Boston bomb suspect spotted on video
Three fatal victims
The bombs in Boston killed an 8-year old boy, Martin Richard; a 29-year-old woman, Krystle Campbell, and a Boston University graduate student and Chinese citizen, Lu Lingzi.
The crowded scene along the race course in central Boston on Monday was recorded by surveillance cameras and media outlets, providing investigators with significant video of the area before and after the two blasts.
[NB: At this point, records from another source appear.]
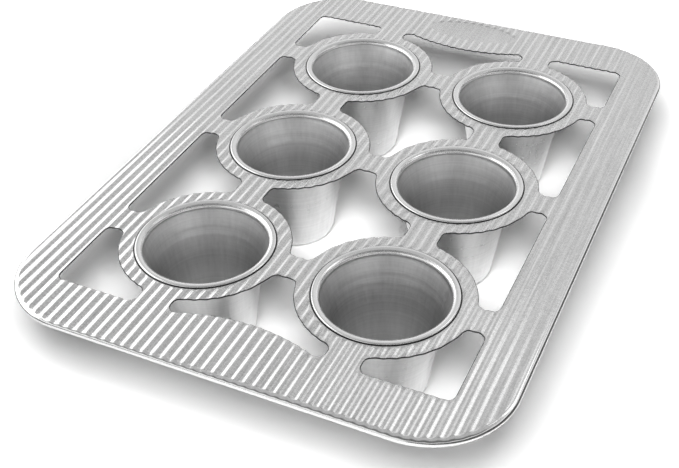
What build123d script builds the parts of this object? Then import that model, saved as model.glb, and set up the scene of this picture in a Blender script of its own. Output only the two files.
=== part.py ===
from build123d import *
import math
import os

# Six-cup popover pan: a ribbed sheet frame with a rolled, wire-stiffened rim
# and six deep tapered cups, each seamed into its own collared hole.
# Units are millimetres. The cups stand on z = 0, +Z is up, the long side runs
# along Y and the blank oval panel is at the +Y end, in the wider end band.

# Overall sizes of the pan
pan_length = 400.0
pan_width = 280.5
pan_height = 66.7
corner_radius = 47.0

# Cup grid
cup_pitch = 107.95
cup_columns = 2
cup_rows = 3

# Frame sheet and its ribs, which run the length of the pan
sheet_thickness = 0.8
rib_pitch = 5.62
rib_height = 0.8
first_crest_x = 1.1

# Rolled rim and the wire inside it
wire_diameter = 3.2
wire_clearance = 0.05
rim_land_width = 1.0
curl_gap = 0.8

# Lands of the frame between and around the cutouts
side_band_width = 28.05
front_band_width = 31.0
back_band_width = 37.0
ring_width = 8.8
column_web_width = 19.5
row_web_width = 18.0
cutout_corner_radius = 4.5
end_tab_depth = 9.0
end_tab_radius = 106.0

# Blank oval panel pressed flat in the ribs of the back band
panel_length = 60.0
panel_width = 25.0
panel_setback = 18.3

# Cup sheet and its tapered body
cup_thickness = 0.7
cup_mouth_radius = 34.2
cup_base_radius = 23.6
cup_base_corner_radius = 8.0
wall_top_radius = 33.0
neck_depth = 2.6
neck_slope_height = 4.0
neck_corner_radius = 2.0

# Seam bead that folds the cup's lip over the collar of its hole
bead_width = 5.1
bead_height = 1.8
bead_outer_corner_radius = 1.6
bead_inner_corner_radius = 2.2
bead_fold_corner_radius = 0.9
seam_clearance = 0.1
collar_height = 0.6
seat_margin = 0.5

# One overrun serves every cut
overrun = 1.0

# Levels and radii that follow from the sizes above
plate_top = pan_height - bead_height
plate_bottom = plate_top - sheet_thickness
bead_outer_radius = cup_mouth_radius + bead_width
ring_radius = bead_outer_radius + ring_width
seat_radius = bead_outer_radius + seat_margin
neck_radius = cup_mouth_radius + cup_thickness
hole_radius = neck_radius + seam_clearance
collar_radius = hole_radius + sheet_thickness
roll_radius = wire_diameter / 2 + wire_clearance + sheet_thickness
rim_land_inset = roll_radius + rim_land_width
panel_centre_y = pan_length / 2 - panel_setback
grid_centre_y = (front_band_width - back_band_width) / 2

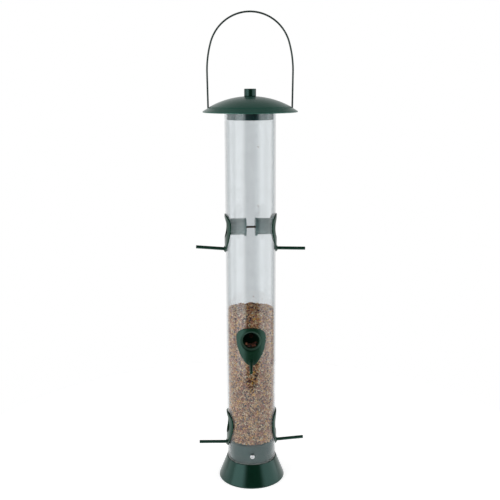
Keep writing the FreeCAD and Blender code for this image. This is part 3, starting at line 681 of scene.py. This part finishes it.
BOSS_END, PERCH_DROP = 32.2, 26.2
boss_outline = rounded([(0, 30.2), (3.45, 30.2), (3.45, BOSS_END), (0, BOSS_END)], [0, 0, 0.8, 0], 9)
boss_points, boss_faces = turned(boss_outline, 48)
boss_points = boss_points[..., [2, 1, 0]] * (1, 1, -1) - (0, 0, PERCH_DROP)


def port_mesh(name):
    shell = make_mesh(name, grid, faces)
    shell = subtract(shell, [(PLATE_OUTER, -12, -14)], [(25.2, 12, -8)])
    boss = make_mesh("boss", boss_points, boss_faces)
    work = bmesh.new()
    work.from_mesh(shell)
    work.from_mesh(boss)
    both = bpy.data.meshes.new(name)
    work.to_mesh(both)
    work.free()
    both.shade_smooth()
    both.set_sharp_from_angle(angle=math.radians(35))
    return both


def behind_the_tube(points):
    """True on the outside of the tunnel, for points of a port that still lies on the X axis."""
    return (np.hypot(points[:, 0], points[:, 1]) < 28.2) & (np.hypot(points[:, 1], points[:, 2]) > 10.4)


def in_the_mouth(points):
    """True on the floor of the sunk mouth and the first of the hole behind it."""
    from_axis = np.hypot(points[:, 1], points[:, 2])
    return (points[:, 0] > 26.9) & (points[:, 0] < 28.35) & (from_axis < 12.3) & (from_axis > 9.8)


for end in ENDS:
    mesh = port_mesh(f"port_{end}")
    piece(f"moulded_port_{end}", mesh, port_green, replaces=[f"port_{end}"])
    # The tunnel's outside, seen through the tube, gets a lighter copy of the port's green: painted light.
    further_finish(mesh, inside_painted_light, behind_the_tube)
    # The floor of the sunk mouth gets a lighter green: a painted highlight.
    further_finish(mesh, mouth_painted_highlight, in_the_mouth)
    stand = Matrix.Translation((0, 0, port_height[end] * MM)) @ Matrix.Rotation(port_turn[end], 4, "Z")
    mesh.transform(stand)

# %% [markdown]
# ## Perches
# A perch is a plain rod with a softened end. Its outline is turned about Z and then laid along the
# line that the engineering model gives.

# %% Perch rods
def laid_along(points, start, end):
    """Points made on the Z axis, moved so that the axis runs from start towards end."""
    along = (end - start) / np.linalg.norm(end - start)
    side = np.cross((0, 0, 1), along)
    side /= np.linalg.norm(side)
    return start + points @ np.stack([side, np.cross(along, side), along])


for end in ENDS:
    root, tip, radius = perch_lines[end]
    length = np.linalg.norm(tip - root)
    outline = rounded([(0, 0), (radius, 0), (radius, length), (0, length)], [0, 0.3, 0.45, 0])
    points, faces_of_rod = turned(outline, 32)
    points = laid_along(points.reshape(-1, 3), root, tip)
    piece(f"perch_rod_{end}", make_mesh(f"perch_rod_{end}", points, faces_of_rod), coated_rod,
          replaces=[f"perch_{end}"])

# %% [markdown]
# ## Lid
# The dome is a shallow cap with a flat for the knob, a fine step at its edge and a straight brim
# below it. Two slots let it slide up the bail. The knob is a short turned pin.

# %% Dome
dome_low, dome_high = (np.array(corner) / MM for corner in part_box("lid_dome"))
RIM_RADIUS, RIM_BOTTOM, SEAT = dome_high[0], dome_low[2], dome_high[2]
CREASE_RADIUS, CREASE_HEIGHT, SEAT_RADIUS = 47.3, 462.5, 8.0
LID_WALL = 1.5


def dome_arc(drop, outer_radius, count=26):
    """Arc of a circle centred on the axis, from the knob's flat out to a radius, lowered by drop."""
    rise = SEAT - CREASE_HEIGHT
    centre = SEAT - (CREASE_RADIUS ** 2 - SEAT_RADIUS ** 2 + rise ** 2) / (2 * rise)
    size = math.hypot(SEAT_RADIUS, SEAT - centre)
    r = np.linspace(SEAT_RADIUS, outer_radius, count)
    return np.stack([r, centre - drop + np.sqrt(size ** 2 - r ** 2)], -1)


over, under = dome_arc(0, CREASE_RADIUS), dome_arc(LID_WALL, CREASE_RADIUS - 0.3)[::-1]
brim = [
    (CREASE_RADIUS + 0.35, CREASE_HEIGHT - 0.5), (RIM_RADIUS - 0.3, RIM_BOTTOM + 1.3),
    (RIM_RADIUS, RIM_BOTTOM + 0.8), (RIM_RADIUS, RIM_BOTTOM), (RIM_RADIUS - 1.1, RIM_BOTTOM),
]
corners = np.vstack([[(0, SEAT)], over, brim, under, [(0, SEAT - LID_WALL)]])
radii = np.zeros(len(corners))
radii[len(over)] = 0.15
radii[len(over) + 1:len(over) + 6] = (0.1, 0.5, 0.3, 0.3, 0.3)
dome = make_mesh("dome", *turned(rounded(corners, radii), 256), sharp=50)
dome = subtract(dome, [(46.0, -1.5, 440), (-52.6, -1.5, 440)], [(52.6, 1.5, 480), (-46.0, 1.5, 480)])
piece("dome", dome, lid_green, body="lid", replaces=["lid_dome"])

# %% Plug and knob
plug_low, plug_high = (np.array(corner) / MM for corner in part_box("lid_plug"))
FLANGE_TOP, TUBE_TOP = tube_high[2] + 1.5, tube_high[2]
PLUG_RADIUS, PLUG_WALL, NOTCH_TOP, SLOT_HALF_WIDTH = 27.3, 1.5, 459.8, 1.5
plug_outline = rounded([
    (0, TUBE_TOP), (PLUG_RADIUS - PLUG_WALL, TUBE_TOP), (PLUG_RADIUS - PLUG_WALL, plug_low[2]),
    (PLUG_RADIUS, plug_low[2]), (PLUG_RADIUS, TUBE_TOP),
    (29.8, TUBE_TOP), (29.8, FLANGE_TOP), (7, FLANGE_TOP), (7, plug_high[2]), (0, plug_high[2]),
], [0, 0.8, 0.3, 0.5, 0.1, 0.2, 0.4, 0.8, 0.2, 0])
plug = make_mesh("plug", *turned(plug_outline, 160))
plug = subtract(plug, [(-40, -SLOT_HALF_WIDTH, plug_low[2] - 1)], [(40, SLOT_HALF_WIDTH, NOTCH_TOP)])
# The plug, seen through the tube, gets a lighter copy of the green: painted light.
piece("plug", plug, plug_painted_light, body="lid", replaces=["lid_plug"])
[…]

Investigators search for evidence on the rooftop of a building located above the site of a bomb blast on Boylston Street two-days after multiple explosions at the Boston Marathon killed three and injured 176 in Boston, Massachusetts April 17, 2013. [Photo/Agencies] |
Investigators were also searching through thousands of pieces of evidence from cellphone pictures to shrapnel pulled from victims' legs.
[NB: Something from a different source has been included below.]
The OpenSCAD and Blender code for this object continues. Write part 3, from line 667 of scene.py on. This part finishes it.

Based on the shards of metal, fabric, wires and a battery recovered at the scene, the focus turned to whoever may have placed homemade bombs in pressure cooker pots and taken them in heavy black nylon bags to the finish line of the world-famous race watched by thousands of spectators.
Streets around the bombing site remained closed to traffic and pedestrians on Wednesday, with police continuing their work.
No one had claimed responsibility for the attack.
"Whether it's homegrown or foreign, we just don't know yet. And so I'm not going to contribute to any speculation on that," said US Secretary of State John Kerry, who until January was Massachusetts' senior senator. "It's just hard to believe that a Patriots' Day holiday, which is normally such time of festivities, turned into bloody mayhem."
Security officials who spoke on condition of anonymity said instructions for building pressure-cooker bombs similar to the ones used in Boston can be found on the internet and are relatively primitive.
Pressure cookers had also been discovered in numerous foiled attack plots in both the United States and overseas in recent years, including the failed bombing attempt in New York's Times Square on May 1, 2010, the officials said.